Your package has been built on Linux, Mac, and Windows.

On one or more platforms, the build results were: "skipped, ERROR". This may mean there is a problem with the package that you need to fix. Or it may mean that there is a problem with the build system itself.

Please see the build report for more details.

bioc-issue-bot commented 6 years ago

Received a valid push; starting a build. Commits are:

f6bd49e BiocCheck fixes

bioc-issue-bot commented 6 years ago

Dear Package contributor,

This is the automated single package builder at bioconductor.org.

Your package has been built on Linux, Mac, and Windows.

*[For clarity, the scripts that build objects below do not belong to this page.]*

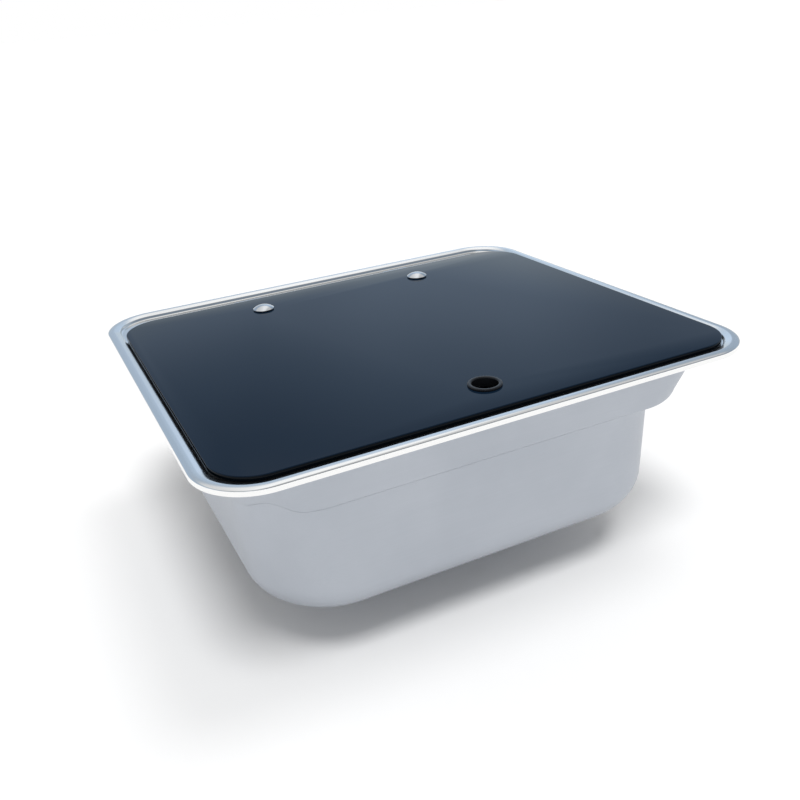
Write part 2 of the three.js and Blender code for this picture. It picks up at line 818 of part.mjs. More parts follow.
/** The turned and drilled dish that lies in the recess, with a hole for the screw in its middle. */
function strainer() {
  const neck = strainerNeckRadius;
  const wall = strainerSheet;
  const profile = [
    [wasteScrewRadius + touchGap, strainerFloor - wall],
    [neck - 3, strainerFloor - wall],
    [neck - 1, strainerFloor - wall + 2],
    [neck, strainerSeat - 1],
    [neck + 1, strainerSeat],
    [strainerFlangeRadius, strainerSeat],
    [strainerFlangeRadius, strainerTop - 0.4],
    [strainerFlangeRadius - 0.6, strainerTop],
    [neck + 0.4, strainerTop],
    [neck - wall, strainerSeat - 0.8],
    [neck - 1 - wall, strainerFloor + 2],
    [neck - 3 - 0.6 * wall, strainerFloor],
    [wasteScrewRadius + touchGap, strainerFloor],
  ];
  let solid = turned(profile, wasteX, wasteY);
  for (let i = 0; i < strainerHoles; i += 1) {
    const angle = (2 * Math.PI * i) / strainerHoles;
    const x = wasteX + strainerHolePitchRadius * Math.cos(angle);
    const y = wasteY + strainerHolePitchRadius * Math.sin(angle);
    solid = solid.subtract(bar("z", strainerHoleRadius, 4 * wall, x, y, strainerFloor, smallTurnSteps));
  }
  return solid;
}

/** The cup under the bowl, with a post for the screw and a barbed tail for the hose. */
function wasteCup() {
  const profile = [
    [0, cupFloor],
    [cupOuterRadius - 4, cupFloor],
    [cupOuterRadius - 1, cupFloor + 1.5],
    [cupOuterRadius, cupFloor + 4],
    [cupOuterRadius, cupTop - cupFlangeHeight],
    [cupFlangeRadius, cupTop - cupFlangeHeight],
    [cupFlangeRadius, cupTop],
    [cupBore, cupTop],
    [cupBore, cupFloor + cupWall + 3],
    [cupBore - 3, cupFloor + cupWall],
    [postRadius, cupFloor + cupWall],
    [postRadius, postTop],
    [0, postTop],
  ];
  const spoutZ = cupFloor + cupWall + spoutBore;
  const spoutEnd = wasteY + spoutReach;
  const inCup = wasteY + half(cupBore);
  const spout = turnedAlongY(spoutProfile(inCup, spoutEnd), wasteX, spoutZ);
  const cupInside = bar("z", cupBore, 2 * cupDepth, wasteX, wasteY, half(cupTop + cupFloor), turnSteps);
  const boreMiddle = inCup + half(spoutReach);
  const bore = bar("y", spoutBore, spoutReach, wasteX, boreMiddle, spoutZ, turnSteps);
  const screwHoleMiddle = postTop - half(wasteScrewLength);
  const screwBore = wasteScrewRadius + touchGap;
  const screwHole = bar("z", screwBore, wasteScrewLength + 2, wasteX, wasteY, screwHoleMiddle);
  return turned(profile, wasteX, wasteY)
    .add(spout.subtract(cupInside))
    .subtract(bore)
    .subtract(screwHole);
}

/** Outline of the hose tail, as [radius, distance along Y], with a row of barbs near its end. */
function spoutProfile(start, end) {
  const profile = [
    [0, start],
    [spoutRadius, start],
  ];
  const firstBarb = end - 3 - spoutBarbs * spoutBarbPitch;
  for (let i = 0; i < spoutBarbs; i += 1) {
    const y = firstBarb + i * spoutBarbPitch;
    profile.push([spoutRadius, y]);
    profile.push([spoutRadius + spoutBarbHeight, y + 0.6]);
    profile.push([spoutRadius, y + spoutBarbPitch - 1.5]);
  }
  profile.push([spoutRadius, end - 1]);
  profile.push([spoutRadius - 0.8, end]);
  profile.push([0, end]);
  return profile;
}

/** A solid turned about a line along Y, from [radius, y] points that start and end on the line. */
function turnedAlongY(profile, x, z) {
  const geometry = new THREE.LatheGeometry(profile.map(([r, y]) => new THREE.Vector2(r, y)), turnSteps);
  geometry.translate(x, 0, z);
  return solidOf(geometry);
}

/** The slotted screw that draws strainer and cup together. */
function wasteScrew() {
  const seat = strainerFloor + touchGap;
  const profile = [
    [0, seat - wasteScrewLength],
    [wasteScrewRadius - 0.5, seat - wasteScrewLength],
    [wasteScrewRadius, seat - wasteScrewLength + 0.5],
    [wasteScrewRadius, seat],
    [wasteScrewHeadRadius, seat],
    [wasteScrewHeadRadius - 0.6, seat + 0.7 * wasteScrewHeadHeight],
    [wasteScrewHeadRadius - 2.4, seat + wasteScrewHeadHeight],
    [0, seat + wasteScrewHeadHeight],
  ];
  const slotZ = seat + wasteScrewHeadHeight;
  const slot = block(
    wasteX - wasteScrewHeadRadius,
    wasteX + wasteScrewHeadRadius,
    wasteY - half(wasteScrewSlot),
    wasteY + half(wasteScrewSlot),
    slotZ - wasteScrewSlot,
    slotZ + wasteScrewSlot,
  );
  return turned(profile, wasteX, wasteY).subtract(slot);
}

const plugSeat = strainerTop + touchGap;
const plugTop = plugSeat + plugLipHeight;
const plugFoot = plugSeat - plugBodyHeight;

/** The rubber plug: a tapered body in the strainer's mouth and a lip on its rim. */
function plugDisc() {
  const neck = strainerNeckRadius - strainerSheet - touchGap;
  const bore = plugStemRadius + touchGap;
  return turned(
    [
      [0, plugFoot],
      [neck - plugTaper - 1.2, plugFoot],
      [neck - plugTaper - 0.4, plugFoot + 0.8],
      [neck - 0.3, plugSeat],
      [plugLipRadius, plugSeat],
      [plugLipRadius, plugTop - 0.6],
      [plugLipRadius - 0.8, plugTop],
      [bore, plugTop],
      [bore, plugTop - plugStemDepth - touchGap],
      [0, plugTop - plugStemDepth - touchGap],
    ],
    wasteX,
    wasteY,
  );
}

/** The knob that lifts the plug, with its stem pressed into the rubber. */
function plugKnob() {
  const top = plugTop + plugStemHeight + plugKnobHeight;
  return turned(
    [
      [0, plugTop - plugStemDepth],
      [plugStemRadius, plugTop - plugStemDepth],
      [plugStemRadius, plugTop],
      [plugCollarRadius, plugTop],
      [plugCollarRadius, plugTop + 1],
      [plugStemRadius, plugTop + 1.6],
      [plugStemRadius, plugTop + plugStemHeight],
      [plugKnobRadius - 1, plugTop + plugStemHeight],
      [plugKnobRadius, plugTop + plugStemHeight + 0.9],
      [plugKnobRadius, top - 1.2],
      [plugKnobRadius - 1.2, top - 0.2],
      [0, top],
    ],
    wasteX,
    wasteY,
  );
}

// ---------------------------------------------------------------- the assembly

const sink = new THREE.Group();
const lid = new THREE.Group();
const waste = new THREE.Group();
sink.add(lid, waste);

function put(group, name, solid, material) {
  const mesh = new THREE.Mesh(geometryOf(solid), material);
  mesh.name = name;
  group.add(mesh);
}

const rivetCuts = hingeX.flatMap((x) =>
  [-1, 1].flatMap((side) => [rivetHole(x, side), rivetSeat(x, side)]),
);
const pressing = rivetCuts.reduce((solid, cut) => solid.subtract(cut), sinkPressing());
put(sink, "sink_pressing", pressing, finishes.pressing());
put(sink, "rim_seal", rimSeal(), finishes.foam());
put(sink, "lid_seal", sealFrontRun(), finishes.blackRubber());
put(sink, "lid_seal_back", sealBackStrip(), finishes.blackRubber());

put(lid, "glass_lid", glassLid(), finishes.smokedGlass());
put(lid, "finger_collar", fingerCollar(), finishes.blackPlastic());
put(lid, "finger_nut", fingerNut(), finishes.blackPlastic());

for (const [x, side] of [[hingeX[0], "left"], [hingeX[1], "right"]]) {
  put(lid, `hinge_cap_${side}`, hingeCap(x), finishes.polished());
  put(lid, `glass_bush_${side}`, glassBush(x), finishes.blackPlastic());
  put(lid, `leaf_pad_${side}`, leafPad(x), finishes.fibre());
  put(lid, `hinge_leaf_${side}`, hingeLeaf(x), finishes.brushed());
  put(lid, `clamp_nut_${side}`, clampNut(x), finishes.brushed());
  put(sink, `hinge_base_${side}`, hingeBase(x), finishes.brushed());
  put(sink, `hinge_pin_${side}`, hingePin(x), finishes.polished());
  put(sink, `base_rivet_${side}_inner`, baseRivet(x, x < 0 ? 1 : -1), finishes.brushed());
  put(sink, `base_rivet_${side}_outer`, baseRivet(x, x < 0 ? -1 : 1), finishes.brushed());
}

const upperGasket = gasket(strainerFlangeRadius, recessFloor, strainerSeat);
const lowerGasket = gasket(cupFlangeRadius, cupTop, pressingUnder);
put(waste, "waste_gasket_upper", upperGasket, finishes.blackRubber());
put(waste, "waste_strainer", strainer(), finishes.polished());
put(waste, "waste_gasket_lower", lowerGasket, finishes.blackRubber());
put(waste, "waste_cup", wasteCup(), finishes.blackPlastic());
put(waste, "waste_screw", wasteScrew(), finishes.brushed());
put(waste, "plug_disc", plugDisc(), finishes.blackRubber());
put(waste, "plug_knob", plugKnob(), finishes.polished());

export default sink;
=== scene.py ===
import bmesh
import bpy
import numpy as np
from mathutils import Matrix, Vector


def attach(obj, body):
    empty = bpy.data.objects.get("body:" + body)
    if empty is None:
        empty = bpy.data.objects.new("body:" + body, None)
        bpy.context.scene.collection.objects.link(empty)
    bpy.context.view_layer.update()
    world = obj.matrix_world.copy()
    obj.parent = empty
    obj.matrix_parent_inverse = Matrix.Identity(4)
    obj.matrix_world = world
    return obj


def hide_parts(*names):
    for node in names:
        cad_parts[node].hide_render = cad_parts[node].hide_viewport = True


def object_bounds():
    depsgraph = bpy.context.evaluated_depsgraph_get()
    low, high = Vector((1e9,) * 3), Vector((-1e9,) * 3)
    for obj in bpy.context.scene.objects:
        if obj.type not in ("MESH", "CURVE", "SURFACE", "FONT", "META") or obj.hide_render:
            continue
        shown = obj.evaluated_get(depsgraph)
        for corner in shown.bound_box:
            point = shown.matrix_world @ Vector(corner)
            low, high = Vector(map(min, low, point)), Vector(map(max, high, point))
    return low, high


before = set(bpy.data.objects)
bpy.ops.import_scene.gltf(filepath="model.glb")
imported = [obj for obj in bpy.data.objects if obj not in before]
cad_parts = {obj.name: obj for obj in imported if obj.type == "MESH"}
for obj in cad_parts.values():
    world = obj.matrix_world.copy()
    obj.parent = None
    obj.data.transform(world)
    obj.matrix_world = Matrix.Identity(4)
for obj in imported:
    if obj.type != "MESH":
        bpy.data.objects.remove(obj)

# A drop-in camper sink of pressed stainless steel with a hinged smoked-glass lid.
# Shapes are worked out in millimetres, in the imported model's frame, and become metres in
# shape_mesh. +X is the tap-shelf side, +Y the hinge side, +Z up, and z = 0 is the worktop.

CAD_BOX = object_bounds()
MM = 0.001
MERGE, DEGENERATE = 1e-6, 1e-7  # metres: points this close are one, edges this short are none

# ------------------------------------------------------------------ sizes

# Millimetres. Round things, such as holes, caps and bores, are given by their radius, and the
# edges of a rounded rectangle stand in the order left, right, front, back.
SHEET = 0.9
RIM = np.array([-210.0, 210.0, -185.0, 185.0])
RIM_CORNER = 43.0
BEAD_LIP = 3.3
BEAD_CREST, BEAD_CREST_INSET, BEAD_CREST_FLAT = 4.75, 4.3, 1.4
BEAD_SHOULDER = (10.3, 3.37)  # inset and height where the gentle inner slope turns down
BEAD_FOOT, BEAD_FOOT_RUN = 11.15, 2.0

TRAY = np.array([-181.5, 187.7, -162.5, 138.5])
TRAY_MOUTH = 4.0
TRAY_CORNER = 37.0
TRAY_FOOT = TRAY + np.array([2.0, -9.0, 2.0, -2.0])
TRAY_FOOT_CORNER = 53.0
TRAY_DEPTH = 36.8
FOOT_ROUND, FOOT_ROUND_RIGHT = 1.2, 5.0
CORNER_LIFT, CORNER_LIFT_SPAN = 6.5, 0.56
TAP_HOLE = 17.5

BOWL = TRAY_FOOT + np.array([2.6, -12.0, 2.6, -2.6])
BOWL_CORNERS = np.array([65.0, 76.0, 182.0, 65.0])  # front left, front right, tap side, back left
BOWL_FOOT = BOWL + np.array([3.5, -1.5, 1.5, -1.5])
EDGE_ROUND, EDGE_ROUND_RIGHT = 1.3, 3.0
BOWL_DEPTH = 132.2
FLOOR_ROUND = 27.0
WASTE = np.array([BOWL[:2].mean(), BOWL[2:].mean()])
RECESS_TOP = -133.7
RECESS_FLOOR = -137.2
WASTE_HOLE = 21.0

GLASS = np.array([-197.7, 197.7, -172.7, 150.7])
GLASS_CORNER = 31.5
GLASS_UNDER, GLASS_TOP = 2.4, 6.4
FINGER_HOLE = (-0.8, -138.4)
FINGER_BORE, STUD_BORE = 10.5, 4.1
GROMMET_BORE, GROMMET_SLEEVE, GROMMET_COLLAR = 9.2, 10.1, 12.05
GROMMET_FOOT, GROMMET_TOP = 1.0, 8.3
HINGE_X = (-75.8, 80.2)
CAP_Y = 116.0
CAP_SEAT = GLASS_TOP + 0.8
CAP_RADIUS, CAP_EDGE, CAP_RISE = 9.3, 0.5, 3.2
LEAF_TOP, LEAF_UNDER = 2.1, 1.2
LEAF_REACH = 11.0  # from the stud to either side of the leaf
PAD_END = 150.2
PIVOT_Y, PIVOT_Z = 154.1, 3.3
EYE_OUTER, EYE_INNER = 2.1, 1.2
STUD, PIN = 2.5, 0.95
GAP = 0.3
BASE_FRONT, BASE_BACK, BASE_TOP = 156.5, 166.5, 1.9
LUG_REACH, LUG_HALF = 12.8, 1.5
RIVET_Y, RIVET_REACH = 160.5, 8.8
RIVET_SEAT, RIVET_SEAT_DEPTH, RIVET_HOLE = 2.9, 0.45, 1.9
RIVETS = [(hinge + side * RIVET_REACH, RIVET_Y) for hinge in HINGE_X for side in (-1, 1)]

# ------------------------------------------------------------------ shape tools


def grid_faces(rows, columns, close_rows=True):
    """Quads of a grid of points: each joins a point to the next along its row, along its
    column and across. The last point of a row is joined to its first, and where the rows are
    closed the last row to the first."""
    row = np.arange(rows if close_rows else rows - 1)[:, None]
    column = np.arange(columns)[None, :]
    above, beside = (row + 1) % rows, (column + 1) % columns
    corners = [row * columns + column, row * columns + beside,
               above * columns + beside, above * columns + column]
    return np.stack(corners, -1).reshape(-1, 4).tolist()


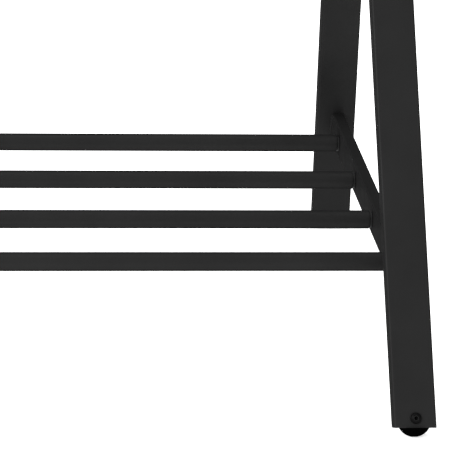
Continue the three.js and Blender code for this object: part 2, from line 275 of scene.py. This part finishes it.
def skin(loops, wrap=False):
    """Vertices and faces over loops of equally many points: capped at its ends, or wrapped round."""
    count = len(loops[0])
    points = [point for loop in loops for point in loop]
    faces = []
    last = len(loops) if wrap else len(loops) - 1
    for row in range(last):
        a, b = row * count, (row + 1) % len(loops) * count
        for k in range(count):
            n = (k + 1) % count
            faces.append((a + k, a + n, b + n, b + k))
    if not wrap:
        faces.append(tuple(reversed(range(count))))
        faces.append(tuple((len(loops) - 1) * count + k for k in range(count)))
    return points, faces


def frame_of(origin, up, towards):
    """Matrix whose Z runs along up and whose Y is towards, as nearly as up allows."""
    z = up.normalized()
    x = towards.cross(z).normalized()
    y = z.cross(x)
    turn = Matrix((x, y, z)).transposed().to_4x4()
    return Matrix.Translation(origin) @ turn


def pointing(origin, direction):
    """Matrix whose Z runs along direction, for a piece turned about its own axis."""
    aside = Y if abs(direction.normalized().dot(Y)) < 0.9 else X
    return frame_of(Vector(origin), direction, aside)


def make(name, loops, material, place=None, wrap=False, sharp=32):
    """A smooth-shaded object over the loops, with edges over the sharp angle kept crisp."""
    points, faces = skin(loops, wrap)
    mesh = bpy.data.meshes.new(name)
    mesh.from_pydata(points, [], faces)
    if place is not None:
        mesh.transform(place)
    signed = sum(
        mesh.vertices[t.vertices[0]].co.dot(
            mesh.vertices[t.vertices[1]].co.cross(mesh.vertices[t.vertices[2]].co)
        )
        for t in triangles(mesh)
    )
    if signed < 0:
        mesh.flip_normals()
    mesh.shade_smooth()
    mesh.set_sharp_from_angle(angle=math.radians(sharp))
    mesh.materials.append(material)
    piece = bpy.data.objects.new(name, mesh)
    bpy.context.scene.collection.objects.link(piece)
    even = piece.modifiers.new("even_normals", "WEIGHTED_NORMAL")
    even.keep_sharp = True
    even.weight = 100
    return piece


def triangles(mesh):
    mesh.calc_loop_triangles()
    return mesh.loop_triangles


def drill(piece, holes):
    """Cuts round holes, given as (centre, direction, radius, length), through a piece."""
    for index, (centre, direction, radius, length) in enumerate(holes):
        bore = turned([(radius, -length / 2), (radius, length / 2)], SCREW_ROUND)
        place = pointing(centre, direction)
        tool = make(f"{piece.name}_tool_{index}", bore, piece.data.materials[0], place)
        cut = piece.modifiers.new("hole", "BOOLEAN")
        cut.object = tool
        cut.solver = "EXACT"
        piece.modifiers.move(len(piece.modifiers) - 1, 0)
        bpy.context.view_layer.update()
        ready = piece.evaluated_get(bpy.context.evaluated_depsgraph_get())
        drilled = bpy.data.meshes.new_from_object(ready)
        piece.modifiers.remove(cut)
        piece.data = drilled
        bpy.data.objects.remove(tool)


def stand_for(piece, node, body=RACK):
    """The piece takes the place of a CAD node and rides on its body."""
    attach(piece, body)
    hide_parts(node)
    return piece


def part(node, loops, place=None, wrap=False, body=RACK, sharp=32):
    material = MATERIALS[SLOT_OF[node]]
    piece = make(f"{node}_piece", loops, material, place, wrap, sharp)
    return stand_for(piece, node, body)


SLOT_OF = {row["node"]: row["material_slot"] for row in frame["record"]["subparts"]}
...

On one or more platforms, the build results were: "skipped, ERROR". This may mean there is a problem with the package that you need to fix. Or it may mean that there is a problem with the build system itself.

Please see the build report for more details.

FelixErnst commented 6 years ago

First things first: Thanks again for the feedback. First submissions are always tricky and the feedback is so important to learn from ones "mistakes".

  1. I renamed the package to tRNAscanImport and the main function import.tRNAscanAsGRanges analogous to import.gff3 from the rtracklayer package . As suggested a direct conversion to a gff3 compatible GRanges object can be triggered by setting as.gff3 = TRUE and tRNAscan2GFF expects a GRanges as input, so it can be converted from compatible input independently of the origin of the GRanges object.

  2. Do you mean the ID column? That is a bit of functionality, which one has to have, since tRNA have sometimes multiple copies per chromosome. I followed the naming convention SGD uses. In my opinion, that is the most robust naming scheme, to ensure unique IDs.

  3. Done on the types. Apart from the numeric/integer values, the export.gff3/import.gff3 looks much alike the output of tRNAscan2GFF.

  4. Done

  5. Done

  6. Regarding the width issue: I will open an issue one the BiocStyle repo. The reason for the wrapping probably is, that the character vector in tRNA_str does not have a space in in it. So I don't know, how that can be resolved in BiocStyle. It could be solved by extending the XStringSet for something like DotBStringSet (dot bracket annotation of nucleotide secondary structure), which would than behave like DNAStringSet masking longer sequences.

Since the build broke because of some path not found, I assume it was because of the renaming. The Webhook also does not work anymore, since the BioC build system does not know about the package with the new name. ("Sorry, you haven't told us about this repository, please go to https://github.com/Bioconductor/Contributions/issues/new .")

I opened another issue with renamed package: https://github.com/Bioconductor/Contributions/issues/645 Is that the right procedure or should/can I do something else?

hpages commented 6 years ago

Yes, opening a new issue is the right procedure. I'll close this one and follow-up on the new one. Thanks!